We have simplified as much as we could the object structure, we removed properties that were not important. It has now only one RLMArray
property (with a max size of 15 RLMObjects) and we have an NSData property (which is fairly small, around 5k bytes). The crash still happens.
If you are not using sync, #5164 is not relevant for you. We will try to find out what we can do to find the root cause of this problem.
I saw in Realm documents and in this thread https://github.com/realm/realm-swift/issues/7164 that it's recommendable to use GCD rather than Threads for doing background work.
We do have one Thread that is doing a specific task whenever an object that is causing the crash is added to Realm. We use this approach: https://academy.realm.io/posts/realm-notifications-on-background-threads-with-swift/ to add the notification block to a RLMResults on a the background thread (we also lower the threadPriority
to 0.2 and the qualityOfService = .utility
).
Could this be a possible cause of the issue?
@tgoyne can you comment on the above.
There isn't any obvious reason why that would cause problems.
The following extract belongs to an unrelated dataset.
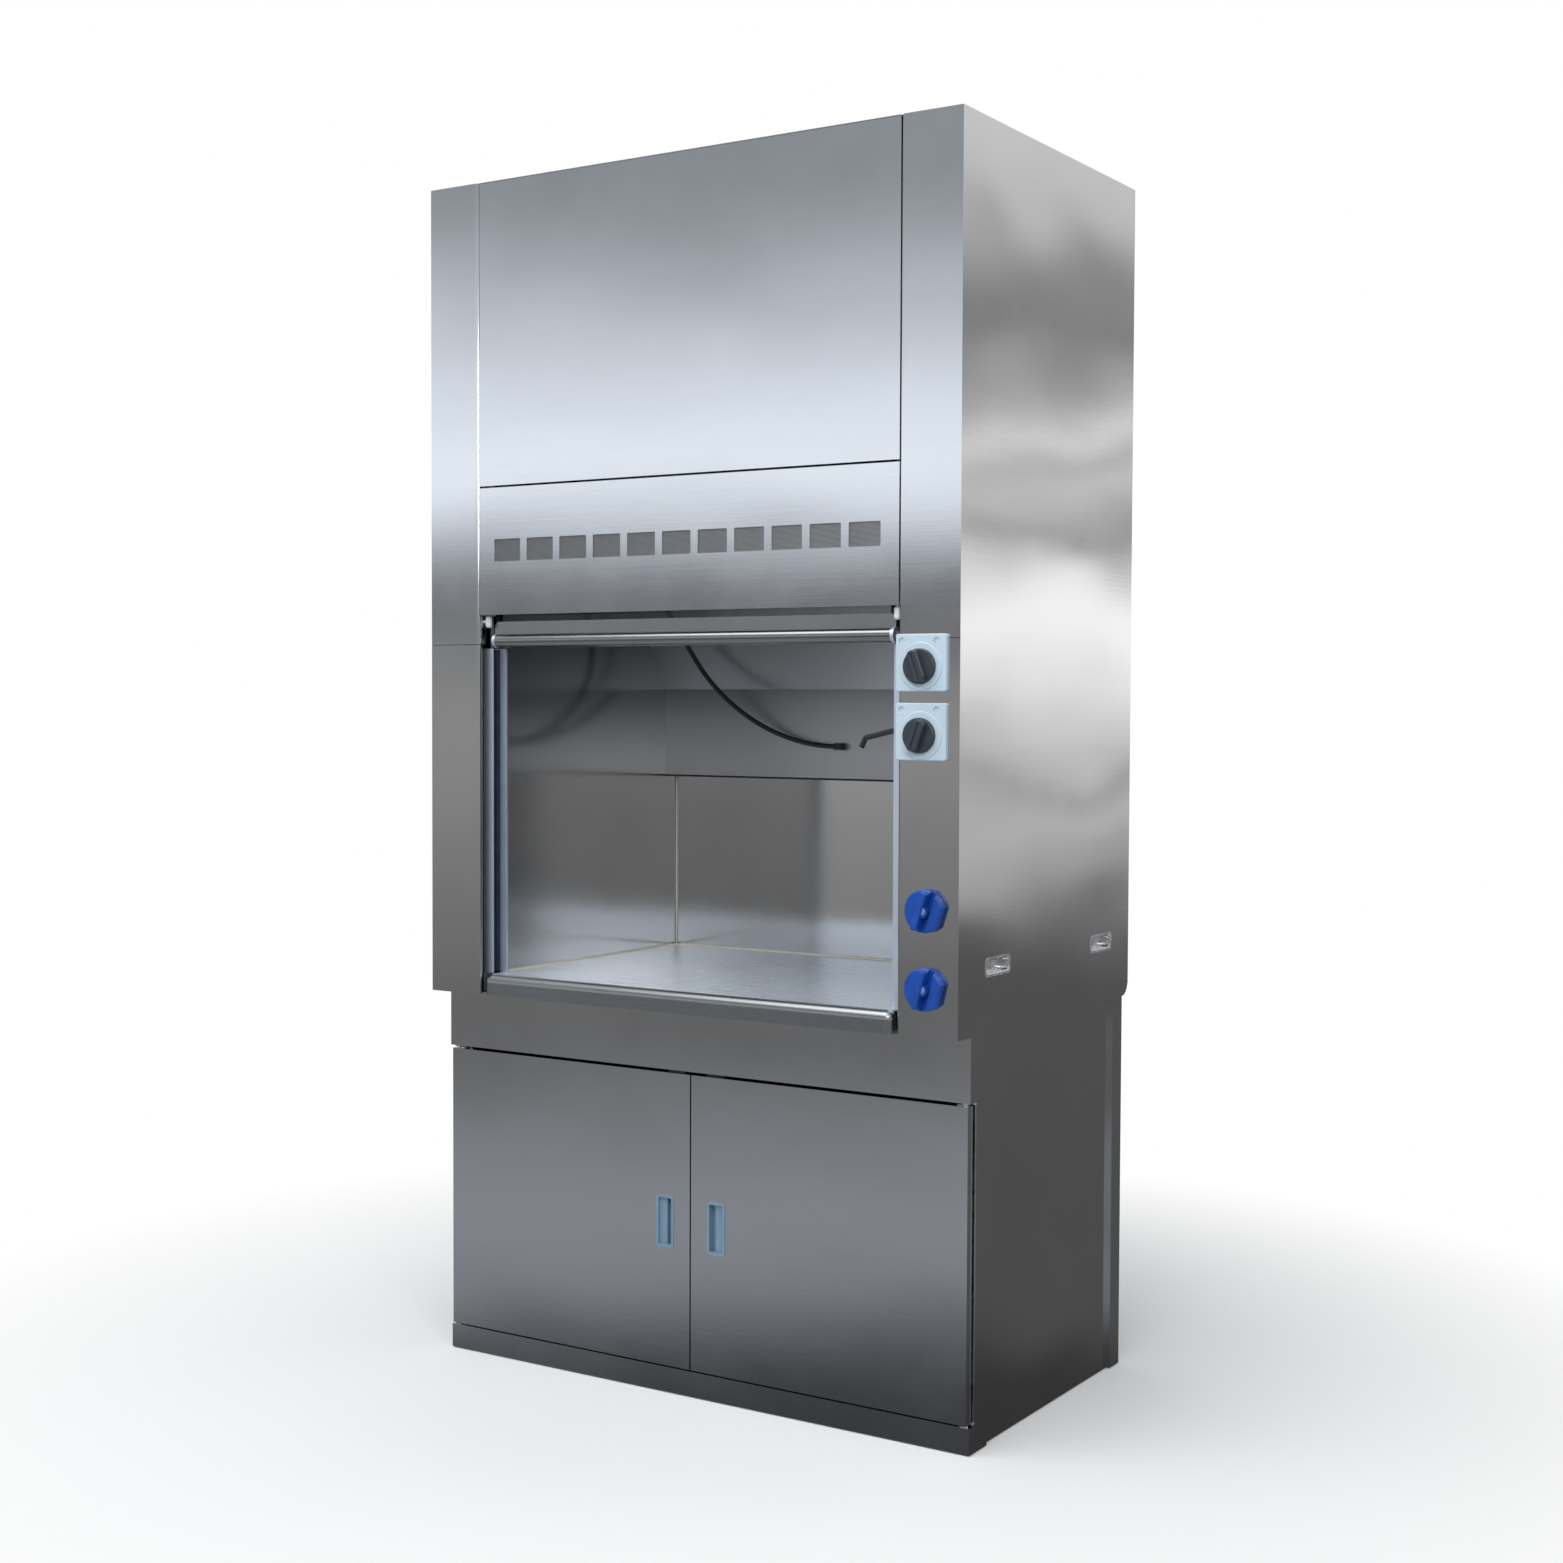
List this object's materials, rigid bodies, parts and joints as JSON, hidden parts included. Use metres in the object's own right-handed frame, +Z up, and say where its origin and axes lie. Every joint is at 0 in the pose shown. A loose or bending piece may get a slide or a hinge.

I can confirm the background thread execution is not at fault. We flagged out the background task and the crash is still happening. We really need a bit of help understanding better the crash, because I think the key here is that this is happening only on one object. Could this happen because of a poorly implemented notification block? Or the crash happens before those are even called? We added more logs in our latest build, but it doesn't seem the notification blocks are getting called. Could maybe a Realm migration on the client can cause this? Maybe something we didn't handled properly? We did saw an increase on the crash rate when a new feature was released. This feature was adding a bunch of new properties (RLMObjects) in the owner of the object that is crashing when added. Could this be an issue? Maybe the owner has too many child objects? The owner it's the account main object, so basically it's the owner of anything the user does in the app. But it doesn't explain why the crash is happening only when one child is added.
One thing I saw in the latest release, there are certain situations when we have a different stack trace. In this scenario the crash happens inside a notification block, when updating the same object. Specifically, when we iterate the modifications and create a list with the changed objects (we are aware that the modifications reflect the changes in the old results and we do map it to the new results). So in this case, the object was saved, but crashed when a field was updated on it.
Crashed: com.apple.main-thread
EXC_BAD_ACCESS KERN_INVALID_ADDRESS 0x0000000122142ff8
0 Realm 0x154d68 long long realm::Array::get<64ul>(unsigned long) const + 4
1 Realm 0xdb4c realm::ArrayKeyBase<0>::get(unsigned long) const + 36
2 Realm 0xfd44 realm::util::FunctionRef<void (realm::BPlusTreeNode*, unsigned long)>::FunctionRef<realm::BPlusTree<realm::ObjKey>::get_uncached(unsigned long) const::'lambda'(realm::BPlusTreeNode*, unsigned long)&>(realm::ObjKey&&)::'lambda'(void*, realm::BPlusTreeNode*, unsigned long)::__invoke(void*, realm::BPlusTreeNode*, unsigned long) + 28
3 Realm 0xfd18 realm::BPlusTree<realm::ObjKey>::get_uncached(unsigned long) const + 64
4 Realm 0x60e24 realm::LnkLst::get_object(unsigned long) const + 32
5 Realm 0x61128 realm::ObjList::try_get_object(unsigned long) const + 100
6 Realm 0x23fe38 realm::Query::do_find_all(realm::TableView&, unsigned long) const + 156
7 Realm 0x2cee24 realm::TableView::do_sync() + 652
8 Realm 0x3f0c98 realm::Results::ensure_up_to_date(realm::Results::EvaluateMode) + 456
9 Realm 0x3f0590 realm::util::Optional<realm::Obj> realm::Results::try_get<realm::Obj>(unsigned long) + 48
10 Realm 0x3f0498 realm::Obj realm::Results::get<realm::Obj>(unsigned long) + 80
11 Realm 0x2ced8 RLMAccessorContext realm::Results::dispatch<auto realm::Results::get<RLMAccessorContext>(RLMAccessorContext&, unsigned long)::'lambda'(RLMAccessorContext&)>(RLMAccessorContext&) const + 380
12 Realm 0x28cb8 auto realm::Results::get<RLMAccessorContext>(RLMAccessorContext&, unsigned long) + 36
13 Realm 0x12b3b8 -[RLMResults objectAtIndex:] + 52
➤ Jørgen Edelbo commented:
We cannot find an explanation to why you see these crashes so there is clearly something we don't know about your use case. Without a minimal reproduction case, I don't think there is a way we can proceed with this.
Hello, this is a quite old thread. Do we have some way to reproduce this? Do we know if there was a migration that could have changed things? We some vague idea of how this could have happened, I could try to reproduce it in my environment. @Bodnar-Dan ...
➤ Nicola Cabiddu commented:
Closing this issue, because it is more than 1y old, and we have no clear way to reproduce it. It seems a migration could have been responsible for it, but without any further information, there is no way for us to tackle and fix the problem.